We started out from the Mendenhall Glacier Visitor's Center, just a 15 minute drive from downtown Juneau and a 5 minute drive from Juneau's International Airport. From early January to March the Mendenhall Lake is frozen and offers a playground for cross-country skiers, hikers and even kite skiers. The frozen lake provides a winter gateway to the terminus of the glacier which spills into the lake. In the summer, trekkers and climbers can access the glacier from the side via the Forest Service's West Glacier Trail and flight tours glide overhead, but the glacier's face is guarded by water hundreds of feet deep.

            The morning was clear and cold; one of Juneau's few days that there wasn't some sort of precipitation falling from the sky. We shouldered our day packs, heavy with cameras and crampons, harnesses and rope should we want to step on top of the glacier. I strapped on gaiters over my winter hiking boots and donned sunglasses (a rare thing to use in the temperate rain forest of Southeast Alaska). In 1962 when the visitor center was first built, travelers could almost touch the ice from the parking lot. On this day in 2009 we hiked through 2 miles of snow across the lake to reach the glaciers face. The wind spilled off of the glacier, making spindrifts twirl off of Mt. Bullard to the east where I had seen a large avalanche the day before. The spires of ice which made up the front of the glacier seemed to grow larger as we grew near. They are cathedral-like in their stained-glass glow, rising more than 6 stories above the lake and plummeting nearly 12 stories below.

            We stopped for a moment, 15 yards before these blue, obelisk spires of ice. All was quiet but for the wind and my pulse quickening with what my eyes took in. I reveled in the view before me - it seemed so still, though I know it traveled 13 miles from the Juneau Ice Field to get here and moves several hundred feet each year. Continuing on, we made our way to the west side of the glacier, and were tempted to remove a layer as we hiked up a small rock outcropping where the ice crumbles into boulder-size chunks against the earth. We weren't sure what we would find - glaciers change every day.

            We skirted around the ice chunks capped in snow, following a boot pack to the side of the glacier. Around the next bend I spotted it; a tunnel-like opening down a snowy embankment. I hesitated for a moment. Should I wander down there where the ice makes all the rules?

 The Author at Ice Cave Entrance

The Author at Ice Cave Entrance

I didn't wait long before making my way down to the entrance of the surreal, glowing cavity. Blue, black, and green ice gleamed off of brown and grey rock in this quiet room created by the ice. Not even Alice could call this an ordinary wonderland.     I carefully stepped in, watching my boots on the slick floor of the cave. The walls were built of ice so dense I could see three feet into them. Little bubbles and cracks were preserved in the ice which was at once clear but also blue and black against the dirt behind it. The dense crystalline structure of the ice absorbs all wavelengths of light except blue which, being a very short and fast wavelength, it reflects. My fingertips found their way to the smooth, glass-like surfaces around me, making streaks in a thin layer of dirt on the see-through ice as if on a car window.

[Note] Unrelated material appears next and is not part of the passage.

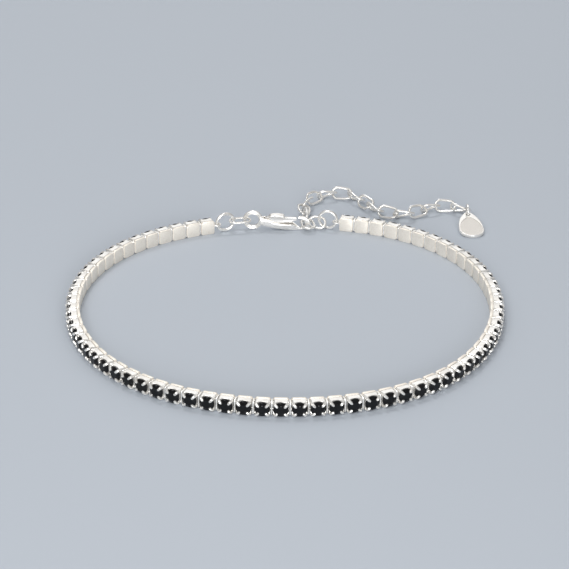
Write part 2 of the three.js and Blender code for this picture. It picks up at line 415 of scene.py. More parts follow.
def outward(piece: Piece) -> Piece:
    """Merges doubles and points every face outwards.

    Args:
        piece: The mesh object.

    Returns:
        The same object.
    """
    only(piece)
    bpy.ops.object.mode_set(mode="EDIT")
    bpy.ops.mesh.select_all(action="SELECT")
    bpy.ops.mesh.remove_doubles(threshold=TINY)
    bpy.ops.mesh.normals_make_consistent(inside=False)
    leave_edit()
    return piece


def smooth(piece: Piece, degrees: float = CREASE) -> Piece:
    """Shades a piece smooth, with creases kept.

    Args:
        piece: The mesh object.
        degrees: Bends sharper than this stay crisp.

    Returns:
        The same object.
    """
    only(piece)
    bpy.ops.object.shade_smooth_by_angle(angle=math.radians(degrees))
    return piece


def applied(piece: Piece, kind: str, **settings: object) -> Piece:
    """Adds a modifier to a piece and applies it.

    Args:
        piece: The mesh object.
        kind: The modifier's type.
        settings: The modifier's settings, by attribute name.

    Returns:
        The same object.
    """
    only(piece)
    modifier = piece.modifiers.new(kind.lower(), kind)
    for name, value in settings.items():
        setattr(modifier, name, value)
    bpy.ops.object.modifier_apply(modifier=modifier.name)
    return piece


def bevelled(piece: Piece, width: float, segments: int = 2) -> Piece:
    """Rounds a piece's square edges by a width, in a number of segments."""
    angle = math.radians(SQUARE_EDGE)
    return applied(piece, "BEVEL", width=width, segments=segments, limit_method="ANGLE", angle_limit=angle)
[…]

            We grinned wide, snapping pictures and venturing further into the cave. This one was only about 20 feet deep, but by far one of the most marvelous I had ever seen. A beam of white-yellow light shone through a hole in the top; a skylight working to melt the wavy shaped ceilings. The ice we saw in this cave started out as snow in the Juneau Ice Field about 150 years prior. It snows over 100 feet each year in the Rhode Island-size ice field and with gravity, becomes solid and travels down through the mountains, carving peaks and valleys. I felt grateful that in all the time this ice had been around, I happened to enter it on this day when it happened to form this beautiful cave.

Inside the Ice Cave

Inside the Ice Cave

            We climbed out of the cave as a local, recognizable by his studded brown rain boots, skittered in and nodded hello. Continuing up the boot packed trail we came to yet another marvel; a tunnel with 4 foot long, fang-like icicles playing sentry at the entrance. This formation had most likely been carved out by a river moving through the ice (the glacier is full of them) and then as it moved along over the months, hollowed out and was pushed up onto this dry, rocky floor. As if making my way through a museum of fine art I walked slowly through, following the sculptural arching walls.

            We strapped on our crampons and harnesses before climbing onto the snow laden glacier but we didn't travel far or do much ice climbing. The snow was deep, the sun bright. We felt, on this day that we had already seen some of the Northwest's finest.